Un déconfinement XXL qui attise les critiques
Un déconfinement XXL qui attise les critiques
De notre correspondant, Max Hellef (Bruxelles) - Le rythme du déconfinement scolaire s'est singulièrement accéléré cette semaine en Belgique, entraînant de nombreuses critiques. Concrètement, alors qu'il avait été programmé que seule une partie des primaires retournerait en classe, ce sont tous les 6-12 ans qui pourront reprendre le chemin de l'école dès le 8 juin. Les précautions elles aussi ont changé: les élèves ne doivent pas porter de masque, qu'importe leur âge; pour les enseignants, cette protection n'est recommandée que là où la distanciation sociale ne peut être assurée. Quant aux classes de maternelles, elles pourront reprendre à partir du 2 juin. Ici, l'instituteur ne devra pas porter le masque et les distances de sécurité sont oubliées. Précision: le retour en classe est proposé, mais n'est pas obligatoire.

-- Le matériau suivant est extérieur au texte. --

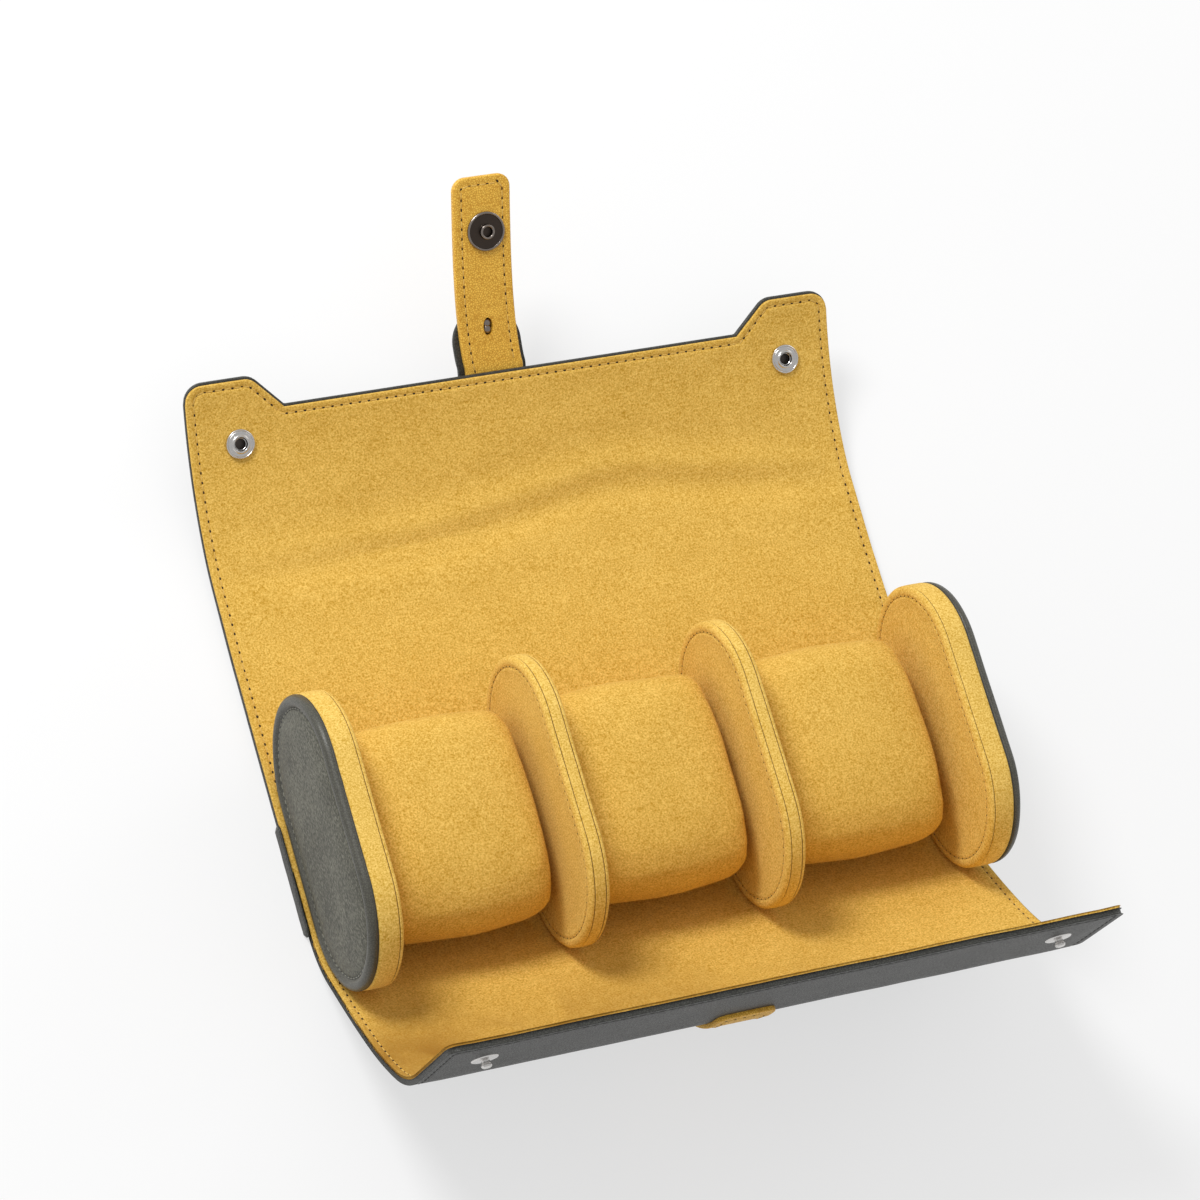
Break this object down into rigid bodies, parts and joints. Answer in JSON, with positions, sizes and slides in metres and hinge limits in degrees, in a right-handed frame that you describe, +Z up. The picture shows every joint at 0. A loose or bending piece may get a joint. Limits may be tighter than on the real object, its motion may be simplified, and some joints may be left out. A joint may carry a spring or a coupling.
{
  "type": "watch travel case",
  "caption": "Roll-up watch travel case with stadium walls, removable pillows, hinged wrap flaps, press studs and a snap strap.",
  "frame": {"origin": "on the table under the middle of the core, on the outer face of the wrap's base", "axes": "+X along the roll, +Y towards the back flap with the ears and strap, +Z up from the table"},
  "size_m": [0.2122, 0.2714, 0.0878],
  "materials": {
    "suede": "microsuede, short nap",
    "outer_leather": "grained leather, semi-matte",
    "panel_leather": "padded grained leather",
    "strap_leather": "smooth grained leather",
    "nickel": "polished nickel",
    "gunmetal": "dark polished gunmetal",
    "board": "grey board",
    "foam": "open foam"
  },
  "bodies": {
    "core": {"base_leather": "outer_leather", "base_board": "board", "base_lining": "suede", "side_strips": "outer_leather", "left_wall_board": "board", "left_wall_cover": "suede", "left_pad": "foam", "left_panel": "panel_leather", "right_wall_board": "board", "right_wall_cover": "suede", "right_pad": "foam", "right_panel": "panel_leather", "divider_board_1": "board", "divider_cover_1": "suede", "divider_board_2": "board", "divider_cover_2": "suede"},
    "front_near": {"front_leather_1": "outer_leather", "front_lining_1": "suede"},
    "front_middle": {"front_leather_2": "outer_leather", "front_lining_2": "suede", "tab_lower": "strap_leather", "tab_socket": "gunmetal"},
    "front_lip": {"front_leather_3": "outer_leather", "front_board_3": "board", "front_lining_3": "suede", "snap_studs": "nickel", "snap_stud_backs": "nickel", "tab_upper": "strap_leather"},
    "back_1": {"back_leather_1": "outer_leather", "back_lining_1": "suede"},
    "back_2": {"back_leather_2": "outer_leather", "back_lining_2": "suede"},
    "back_3": {"back_leather_3": "outer_leather", "back_lining_3": "suede"},
    "back_4": {"back_leather_4": "outer_leather", "back_lining_4": "suede"},
    "back_ears": {"back_leather_5": "outer_leather", "back_board_5": "board", "back_lining_5": "suede", "snap_sockets": "nickel", "snap_socket_caps": "nickel", "strap_root": "strap_leather", "tongue_root": "outer_leather"},
    "strap_near": {"strap_1": "strap_leather", "tongue_tip": "outer_leather", "strap_rivet": "nickel"},
    "strap_middle": {"strap_2": "strap_leather"},
    "strap_end": {"strap_3": "strap_leather", "strap_snap": "gunmetal", "strap_snap_cap": "gunmetal"},
    "pillow_1": {"pillow_cover_1": "suede", "pillow_foam_1": "foam"},
    "pillow_2": {"pillow_cover_2": "suede", "pillow_foam_2": "foam"},
    "pillow_3": {"pillow_cover_3": "suede", "pillow_foam_3": "foam"}
  },
  "joints": [
    {"name": "front_fold", "type": "hinge", "parent": "core", "child": "front_near", "pos_m": [0, -0.04274, 0.01235], "axis": [-1, 0, 0], "range_deg": [-16, 38.5]},
    {"name": "front_fold_2", "type": "hinge", "parent": "front_near", "child": "front_middle", "pos_m": [0, -0.05864, 0.02488], "axis": [-1, 0, 0], "range_deg": [-15.2, 36.2]},
    {"name": "front_fold_3", "type": "hinge", "parent": "front_middle", "child": "front_lip", "pos_m": [0, -0.07256, 0.03954], "axis": [-1, 0, 0], "range_deg": [-7, 16.7]},
    {"name": "back_fold", "type": "hinge", "parent": "core", "child": "back_1", "pos_m": [0, 0.027, 0.0013], "axis": [1, 0, 0], "range_deg": [0, 32]},
    {"name": "back_fold_2", "type": "hinge", "parent": "back_1", "child": "back_2", "pos_m": [0, 0.04175, 0.0013], "axis": [1, 0, 0], "range_deg": [0, 32.2]},
    {"name": "back_fold_3", "type": "hinge", "parent": "back_2", "child": "back_3", "pos_m": [0, 0.0575, 0.0013], "axis": [1, 0, 0], "range_deg": [0, 32.2]},
    {"name": "back_fold_4", "type": "hinge", "parent": "back_3", "child": "back_4", "pos_m": [0, 0.07374, 0.0017], "axis": [1, 0, 0], "range_deg": [0, 31.2]},
    {"name": "back_fold_5", "type": "hinge", "parent": "back_4", "child": "back_ears", "pos_m": [0, 0.08873, 0.00243], "axis": [1, 0, 0], "range_deg": [0, 23.9]},
    {"name": "strap_fold", "type": "hinge", "parent": "back_ears", "child": "strap_near", "pos_m": [-0.0055, 0.13936, 0.01817], "axis": [1, 0, 0], "range_deg": [-4, 10]},
    {"name": "strap_fold_2", "type": "hinge", "parent": "strap_near", "child": "strap_middle", "pos_m": [-0.0055, 0.15445, 0.02798], "axis": [1, 0, 0], "range_deg": [-9.7, 24.1]},
    {"name": "strap_fold_3", "type": "hinge", "parent": "strap_middle", "child": "strap_end", "pos_m": [-0.0055, 0.1666, 0.03589], "axis": [1, 0, 0], "range_deg": [-9.7, 24.1]},
    {"name": "pillow_lift_1", "type": "slide", "parent": "core", "child": "pillow_1", "axis": [0, 0, -1], "range_m": [-0.07, 0]},
    {"name": "pillow_lift_2", "type": "slide", "parent": "core", "child": "pillow_2", "axis": [0, 0, -1], "range_m": [-0.07, 0]},
    {"name": "pillow_lift_3", "type": "slide", "parent": "core", "child": "pillow_3", "axis": [0, 0, -1], "range_m": [-0.07, 0]}
  ],
  "couplings": [
    {"joint": "front_fold_2", "follows": "front_fold", "ratio": 0.935},
    {"joint": "front_fold_3", "follows": "front_fold", "ratio": 0.4286},
    {"joint": "back_fold_2", "follows": "back_fold", "ratio": 1},
    {"joint": "back_fold_3", "follows": "back_fold", "ratio": 1},
    {"joint": "back_fold_4", "follows": "back_fold", "ratio": 0.97},
    {"joint": "back_fold_5", "follows": "back_fold", "ratio": 0.74},
    {"joint": "strap_fold_2", "follows": "strap_fold", "ratio": 2.4},
    {"joint": "strap_fold_3", "follows": "strap_fold", "ratio": 2.4}
  ]
}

Il reste que de nombreux directeurs d'école ne savent plus à quel saint se vouer. Durant des semaines, inspections à l'appui, ils ont mis en place un véritable arsenal de mesures sanitaires pour permettre le retour d'une petite partie des classes de primaire. «Et aujourd'hui, peste l'un d’eux, tous les enfants peuvent revenir comme si la pandémie n'avait jamais existé.»
Les autorités belges mettent en avant le recul plus rapide que prévu de l'épidémie pour justifier ce déconfinement accéléré. Le nombre de cas infectés, d'hospitalisations et d'occupations des lits de soins intensifs a fortement diminué au cours des dernières semaines. Le rebond épidémique attendu après la Fête des mères et la possibilité donnée aux familles de se retrouver n'a pas eu lieu. Concernant la rentrée des maternelles, des pédiatres ont fait valoir qu'une quarantaine prolongée pourrait affecter fortement les tout-petits au plan psychologique alors qu’il est clair désormais que le virus ne les affecte que très rarement.
Toutefois, cette nouvelle phase de déconfinement intervient alors que la base même de l'expertise scientifique sur laquelle repose la gestion de la crise sanitaire par les autorités belges est remise en question.
Le moment est venu de repenser la stratégie d'élaboration du plan médical belge
L'Académie royale de médecine et l'Académie royale des Sciences, des Lettres et des Beaux-Arts, s'inquiètent ainsi du monopole de l'Institut scientifique de santé publique, Sciensano, dans la gestion de la crise. Elles dénoncent des «décisions arbitraires et opaques». Le moment est venu de «repenser la stratégie d'élaboration du plan médical belge», estiment les deux académies. Le coronavirus a provoqué la panique dans le royaume, qui a pris des décisions dans l'urgence et la précipitation, poursuivent-elles. Aucun plan de crise n'était prêt bien que le virus fût déjà en Chine en décembre.
Les deux académies se disent encore inquiètes pour l'avenir, notamment si la Belgique devait faire face à une deuxième vague de contaminations ou à une autre pandémie. Elles dénoncent les «incohérences» qui ont entouré les tests sérologiques, la «restriction à l'utilisation de tests diagnostics», un traçage des malades potentiels peu respectueux de la protection de la vie privée ou encore la «négation de l'intérêt des masques pour la population afin d'occulter une pénurie et un manque de prévoyance».
Sciensano s’est bien sûr défendu face à ces accusations. Mais avec le déconfinement et le recul de la pandémie, il devient de plus en en plus évident que la Belgique ne pourra faire l'économie d'un vaste examen de conscience quant à la manière dont elle a géré la crise sanitaire. Jeudi encore, le ministre des Affaires étrangères Philippe Goffin a été prié de s'expliquer à la Chambre sur le retard d'une partie de la livraison des masques commandés à la société luxembourgeoise Avrox.